Case 3. Let chain with the element $X$ has 4 elements $X{X}_2{X}_3{X}_4$. If in the left side there are cycles of 3 elements $B_1{B}_2{B}_3$ or at least 5 elements $B_1{B}_2{B}_3...$, then move $X_2,X_3,X_4$ to the left side, and $B_1,B_2,B_3$ - to the right side. The only possibility left is when there are only cycles of 4 elements in the left side. Suppose one of them consists of elements $C_1{C}_2{C}_3{C}_4$. Then the left side cannot have all cycles of 4 elements each.
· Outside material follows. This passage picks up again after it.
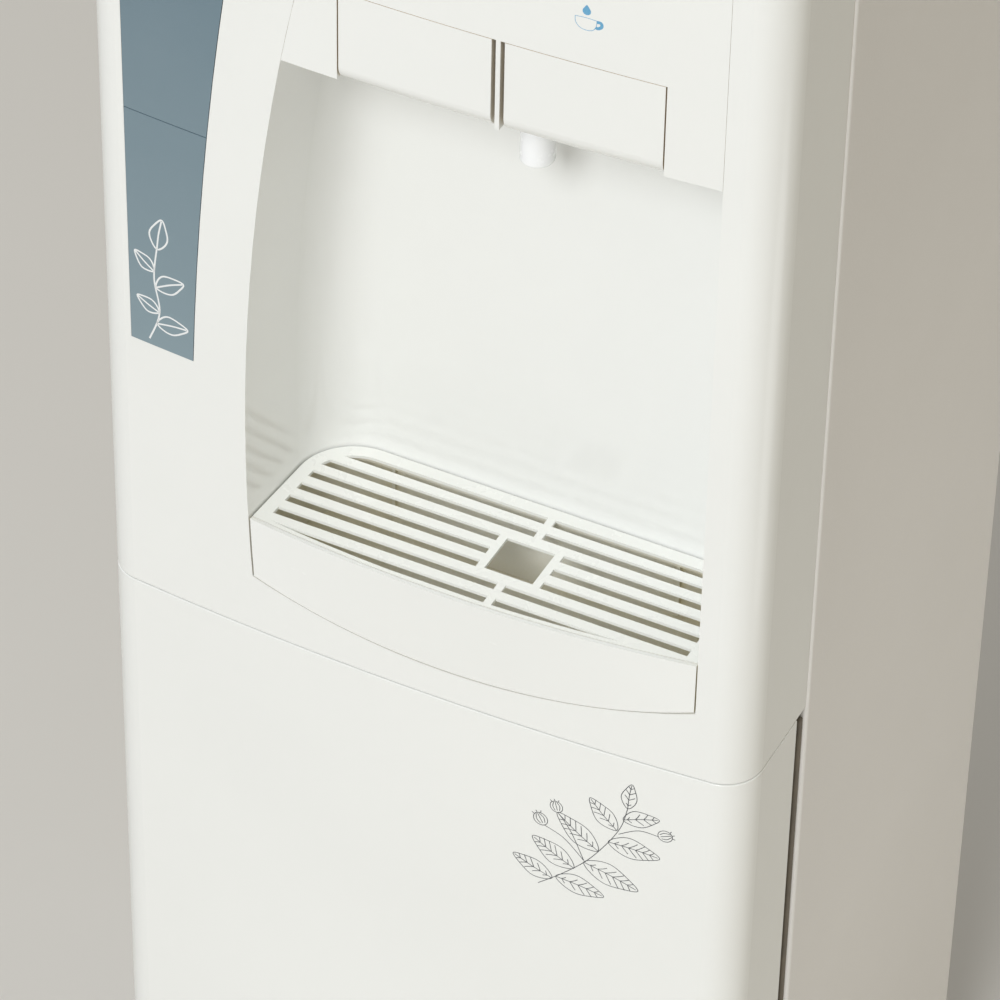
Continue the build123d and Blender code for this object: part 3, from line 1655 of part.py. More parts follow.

If in the right subgroup there is a cycle of 3 elements $B_1{B}_2{B}_3$ or of at least 5 elements $B_1{B}_2{B}_3...$, then move $C_1,C_2$ and $X$ to the right subgroup, and $B_1,B_2,B_3$ to the left subgroup.

Case 4. Let chain with the element $X$ has at least 6 elements $X{X}_2{X}_3{X}_4...$. If in the left subgroup each cycle has 3 elements $B_1{B}_2{B}_3$, move $B_1,B_2,B_3$ to the right side, and $X_2,X_3,X_4$ - to the left side. If there is a cycle of at least 4 elements $B_1{B}_2{B}_3{B}_4...$, move $B_1,B_2$ to the right side, and $X_2,X_3$ - to the left side.

Consider the case when $k\ge 3$. Then all people are divided into connected components, which have no less than 4 elements each and the degree of each vertex of a component is $k\ge 3$, moreover element $X$ is connected to elements $X_2{X}_3{X}_4...$. If the left side has a connected component of at least 5 elements $B_1{B}_2{B}_3...$, it's enough to move $X_2,X_3,X_4$ to the left side, and $B_1,B_2,B_3$ - to the right side, if the whole connected component consists of 4 elements $X{X}_2{X}_3{X}_4$, otherwise move $X_2,X_3$ to the left side, and $B_1,B_2$ - to the right side. Otherwise, each connected component in the left side has exactly 4 elements. Clearly, that under such conditions the only possibility is $k=3$. Then the right side cannot have connected components of 4 elements. Then since there is a component in the right subgroup, that has at least 5 elements $B_1{B}_2{B}_3...$, move $B_1,B_2,B_3$ to the left side, $X$ and $C_1,C_2$ to the right side, where $C_1,C_2$ - two elements of one connected component.